Sample weights are assigned in three steps (for more detailed information about these steps, see the Sample Design module in the Continuous NHANES Web Tutorial):

  1. the base weight is calculated;
  2. adjustments for unit non-response are made; and
  3. adjustment to population sizes (control totals) for selected age, gender, and race/ethnicity groups are made.

1. Calculating the base weight

In general a sample person is assigned a weight that is equivalent to the reciprocal of his/her probability of selection.  In other words:

Sample person's weight equals 1 divided by the probability of selection


However, calculating the base weight for a sample person in NHANES is much more complicated due to the survey's complex, multistage design. In NHANES, the following equation, which takes into account the survey design, is used to determine the base weight for a sample person:

Base weight equals 1 divided by the final probability



Final probability equals probability of PSU being selected  multiplied by probability of segment of the PSU being selected  multiplied by probability of a household being selected multiplied by probability of an individual being selected


2. Adjusting for unit non-response

In NHANES, an individual may be broadly categorized as a non-respondent to two major components of the survey - .the in-home interview and the MEC exam. An individual is considered a non-respondent to the interview if he/she was selected to be in the sample, but did not participate in the in-home interview. Similarly, an individual who agreed to complete the interview but did not agree to, or did not come in for, the MEC portion of the survey is considered a non-respondent to the exam. Adjustments made for these types of survey non-response account only for sample person interview or exam non-response, but not for component/item non-response (i.e., a sample person declined to have their blood pressure measured in the examination component but completed all other examination components).

The base weights were adjusted for non-response to the in-home interview when creating interview weights and further adjusted for non-response to the MEC exam when creating exam weights.

Most individuals in the NHANES have nonzero interview and nonzero exam weights. These two sample weight versions are the most commonly used for statistical analyses, but there are two more versions of sample weights, used specifically for dietary analyses, that incorporate additional non-response adjustments.

At the MEC interview, each individual was asked to complete a 24-hour dietary recall. An individual who did not agree to complete the recall, or who provided unreliable data for the recall, is considered a non-respondent for the Day 1 dietary recall.
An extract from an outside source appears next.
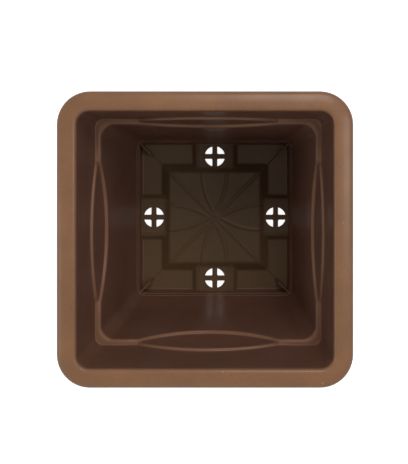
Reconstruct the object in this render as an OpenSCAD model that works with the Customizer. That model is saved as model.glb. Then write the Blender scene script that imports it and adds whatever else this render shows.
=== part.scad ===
// Square plant pot: one plastic moulding with a rolled rim, a stepped collar, an eye-shaped
// panel on each side, a two-tier foot and a raised floor that drains through four holes.
// The origin is the centre of the base, on the surface that the pot stands on, with +Z up.
// The inside is drawn first. The outside is the same form, grown and lowered by the wall.

/* [Rim] */
// Width over the rim
rim_w = 302; // [270:1:330]
// Width of the rim from its outer edge to the mouth
rim_band = 21; // [17:0.5:24]
// Radius of the mouth's corners, with the rim's outer corners around the same centres
mouth_corner_r = 13; // [9:0.5:20]
// Depth of the rim's outer skirt
skirt_h = 26; // [18:1:40]
// How far the skirt leans in at its lower edge
skirt_lean = 0.5; // [0:0.1:1.5]
// Radius of the rim's inner edge
mouth_edge_r = 4; // [3.5:0.5:6]
// Radius of the rim's outer edge
skirt_edge_r = 4; // [4:0.5:7]
// Slope of the crowned rim where it meets its outer edge, in degrees
crown_a = 12; // [8:1:45]

/* [Body] */
// Overall height
pot_h = 265; // [240:1:300]
// Thickness of the moulded wall
wall = 2.5; // [2:0.1:3]
// Depth of the inside step below the rim's top
step_drop = 73; // [60:1:90]
// How much the collar narrows on each side from the rim to the step
collar_taper = 3.2; // [1.5:0.1:5]
// Width of the ledge at the step
step_w = 6.8; // [5.5:0.1:9]
// How much the body narrows on each side from the step to the foot
body_taper = 13; // [8:0.5:22]
// Inside corner radius of the body at the step
body_corner_r = 14.5; // [10:0.5:20]
// Inside corner radius of the body at the foot
foot_corner_r = 12.4; // [9:0.1:18]

/* [Side panels] */
// Distance of the panel's tips from the walls beside it
panel_end = 41; // [30:1:60]
// Height of the panel's upper arc above the step
panel_rise = 20; // [12:1:28]
// Depth of the panel's lower arc below the step
panel_fall = 30; // [18:1:40]
// How far the panel is set in from the collar
panel_inset = 3.4; // [2.6:0.1:4]
// How much the panel narrows from its upper arc to its lower one
panel_taper = 2.6; // [1:0.1:3.5]

/* [Foot] */
// Height of the foot's upper tier above the floor
upper_tier_h = 20; // [18:1:26]
// Height of the foot's lower tier above the floor
lower_tier_h = 14; // [11:1:16]
// Width of the ledge on each tier
tier_w = 0.9; // [0.6:0.1:1.8]
// Draft of the foot's wall, in degrees
foot_draft = 9; // [1:0.5:11]
// Radius between the floor and the foot's wall
floor_edge_r = 2.5; // [1:0.5:4]

/* [Floor] */
// Width of the low floor between the raised centre and the wall
gutter_w = 27.5; // [26:0.5:34]
// Width of the slope around the raised centre
block_slope_w = 11.3; // [8:0.1:14]
// Height of the raised centre above the corners of the floor
block_h = 9; // [7:0.5:12]
// Corner radius of the raised centre
block_corner_r = 5; // [3:0.5:10]
// Height of the four drainage channels above the corners of the floor
channel_h = 5.5; // [4:0.5:6.5]
// Flat width of a channel
channel_w = 52; // [48:1:60]
// Width of the slope on each side of a channel
channel_slope_w = 5.3; // [3:0.1:8]

/* [Drains] */
// Diameter of a drain hole
drain_d = 28; // [22:0.5:29]
// Gap between a drain hole and the wall
drain_gap = 3; // [2:0.5:4]
// Width of the two bars that cross a drain hole
bar_w = 7; // [3:0.5:9]
// Radius of the windows' inner corners
window_r = 1.5; // [0.5:0.5:3]

/* [Ribs] */
// Thickness of the stacking rib in each corner
stack_rib_t = 1.5; // [1.2:0.1:3]
// Distance of its foot from the two walls of the corner
stack_rib_gap = 17; // [12:0.5:20]
// How far its end leans back towards the corner
stack_rib_lean = 3; // [1:0.5:6]
// Width of the low ribs that lead the plastic across the floor
flow_rib_w = 4.6; // [3:0.2:5]
// Height of these ribs
flow_rib_h = 0.7; // [0.5:0.1:1]
// Distance of the curved ribs from the middle of a channel, where they leave the raised centre
flow_rib_at = 17.2; // [16:0.1:19]
// Distance of the straight ribs from the middle of a channel
side_rib_at = 20.8; // [19:0.1:22]
// Height of the straight ribs
side_rib_h = 0.5; // [0.3:0.1:0.8]
// Width of the thin line from the raised centre to each stacking rib
corner_line_w = 1.4; // [1:0.1:3]
// Height of this line
corner_line_h = 0.4; // [0.3:0.1:0.8]
// Diameter of the hub that all these ribs start from
hub_d = 15; // [10:1:20]
// Height of the hub
hub_h = 0.9; // [0.8:0.1:2]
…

In addition to adjustments for interview and MEC exam non-response, the base weights were adjusted for non-response to the Day 1 dietary recall when creating the Day 1 dietary recall weights.

For 2003-04 and later surveys, each individual who completed the 24-hour dietary recall in the MEC was scheduled to complete a second recall at a later date by telephone. An individual who did not agree to complete the second recall, or who provided unreliable data for the recall, is considered a non-respondent for the second dietary recall. In addition to adjustments for interview, MEC exam, and Day 1 dietary recall non-response, the base weights were adjusted for non-response to the second dietary recall when creating the two-day dietary recall weights.

Special subsamples

Statistically defined (or random) subsamples of the participants who participated in the MEC exams are asked to participate in a variety of survey components. These include a variety of lab, nutrition/dietary, environmental, or mental health components. (Please see the respective survey protocol/documentation for more specific information.) For example, approximately one-half of participants are selected to give a fasting blood sample on the morning of their MEC exams. The subsamples selected for these components are chosen at random with a specified sampling fraction (for example, 1/2 or 1/3 of the total examined group) according to the protocol for that component. Each component subsample has its own designated sample weight, which accounts for the additional probability of selection into the subsample, as well as the additional non-response.


3. Adjustment to population control totals

In addition to accounting for sample person non-response, weights are also post-stratified to match the population control totals for each sampling subdomain. This additional adjustment makes the weighted counts the same as an independent count of the Current Population Survey (CPS) of the U.S. Census. 



Please see CPS website for more information: http://www.bls.gov/cps/home.htm.

For the Day 1 and two-day dietary weights, an additional post-stratification step was performed to balance recalls across days of the week.


Weights for over-sampled subgroups

The average sample weight within specific subgroups of the overall population may vary because of over-sampling.  For certain subgroups of particular public health interest, the proportion of individuals in the NHANES sample is larger than the corresponding proportion in the U.S. population. This over-sampling iincreases the reliability and precision of estimates of health status indicators for these population subgroups.  Weighting schemes allow estimates from these subgroups to be combined to obtain a national estimate that reflects the relative proportions of these groups in the population as a whole.

Examples of over-sampled subgroups in surveys since 1999 include:

Different subgroups have been over-sampled in other survey years. For example, during the late 1960s and early 1970s, there was concern that people of very low income and women of childbearing age were at greater risk of malnutrition than the general population. Therefore, during the first National Health and Nutrition Examination Survey (NHANES I), conducted in 1971-74, these subgroups were over-sampled.



For your own analyses, it is critical to carefully review the General Data Release Documentation, found on the home page of each survey cycle, to determine which subgroups are over-sampled.